Es un hecho evidente, hace 135 años un escultor italiano elaboraba una obra ha pedido, de un personaje que no conocía ni del cual tenía la más mínima idea para exaltarlo, ponerlo en el pedestal y ponerlo como ejemplo social, hoy un artista local se centra en paisaje urbano que ha vivido, que lo han construido generaciones y han trepado por las laderas hasta coronar el valle; así, la visión de un artista contemporáneo reinterpreta el simbolismo de hace tres siglos y medio y establece un diálogo con la geografía actual y su gramática, con el urbanismo y su arquitectura, en una percepción que también tiene mucho de afecto e identidad, como hombre de barrio que conoce como callejero que es esa geografía urbana con sus toponimias y referencias espaciales.

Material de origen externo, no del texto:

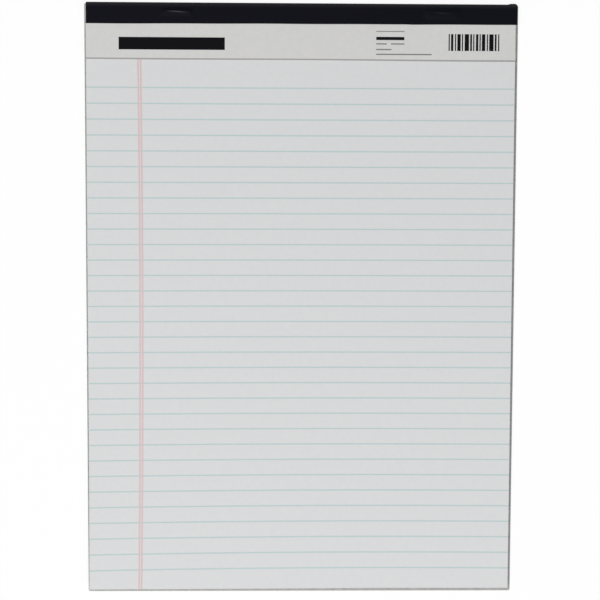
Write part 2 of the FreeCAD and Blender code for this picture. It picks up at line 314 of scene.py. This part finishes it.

¡Cómo ha cambiado el arte en más de un siglo y en sólo tres cuadras de diferencia! Las que hay entre el parque de Berrío y la estación de San Antonio, entre una escultura y una intervención urbana, entre Giovanni Anderlini y Víctor Muñoz, de un italiano a un hombre de Manrique, apegado a las memorias, las calles, los territorios urbanos y los amigos, pero con un lenguaje interpretativo, material y formal de estos tiempos de vértigo, desde el cual nos habla y nos deja este importante mojón de tiempo y espacio.

Luis Fernando González Escobar

Profesor Asociado Escuela del Hábitat, Facultad de Arquitectura, Universidad Nacional de Colombia sede Medellín.